The latest edition of Drewry’s Container Forecaster predicts that carriers will report an EBIT of $80bn for this year, up from a previous estimate of $35bn, and that if freight rates surpassed expectations for the rest of the year EBIT could hit the $100bn.
Drewry noted that spot rates had been driven to new highs in the second quarter of the year with spot rates following as global supply chain disruptions worsened.
“We are now getting accustomed to seeing triple-digit annual growth rates for spot rates on most lanes.

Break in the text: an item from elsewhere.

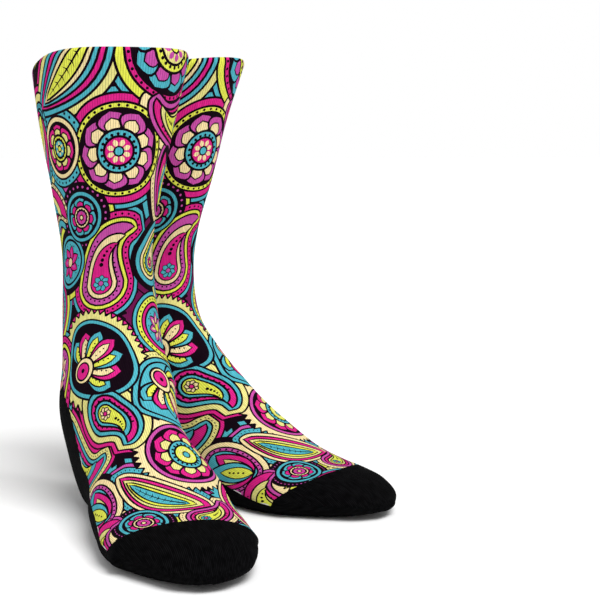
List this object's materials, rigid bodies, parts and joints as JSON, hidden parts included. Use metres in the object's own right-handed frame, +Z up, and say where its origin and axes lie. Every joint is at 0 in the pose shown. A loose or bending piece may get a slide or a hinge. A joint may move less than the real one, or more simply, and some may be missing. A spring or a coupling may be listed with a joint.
{
  "type": "pair of socks",
  "caption": "Filled-out crew socks standing on flat black soles, patterned leg and instep, black heel and toe, open at the rim.",
  "frame": {"origin": "bottom centre of the bounding box, on the floor under the soles", "axes": "+X to the viewer's right, +Y away from the viewer, +Z up"},
  "size_m": [0.2335, 0.3386, 0.3005],
  "materials": {
    "patterned_knit": "matt knit, printed",
    "black_knit": "matt knit"
  },
  "bodies": {
    "root": {"front_sock_body": "patterned_knit", "front_sock_heel_sole": "black_knit", "front_sock_toe": "black_knit", "back_sock_body": "patterned_knit", "back_sock_heel_sole": "black_knit", "back_sock_toe": "black_knit"}
  },
  "joints": []
}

That these instances are no longer shocking is further proof, if needed, that the market truly is crazy right now,” the analyst said.
Looking at spot and contract rates combined it said across global trades they were expected to rise by about 50% across 2021, an increase of as much of 30% from Drewry’s March forecast.
While a $100bn EBIT for carriers in 2021 may sound excessive its worth noting lines reported an average EBIT of $27.1bn in the first quarter of the year, that’s more the $25.4bn for 2020 as a whole.
Drewry expects volumes to keep rising in Q3 and to the end of year with annual growth of approximately 10%. “There will still be growth next year, but probably only about half as strong as consumer spending is expected to move back towards services as Covid-related restrictions are lifted,” it predicted.
Meanwhile on the supply side with relatively low newbuilding orders in past years the fleet is forecast to grow 4.4% this year and just 2.8% in 2022, significantly below demand growth projections.
Looking at the surge in newbuilding contracting by lines and tonnage providers over the last eight months Drewry commented: “Drewry maintains the view that high levels of newbuild contracting for 2023 pose a risk of overcapacity returning to the market during that year, but future supply requirements are heavily clouded by new environment regulations due to become law at the start of 2023, that may or may not see significant chunks of the containership fleet slowdown in order to comply.”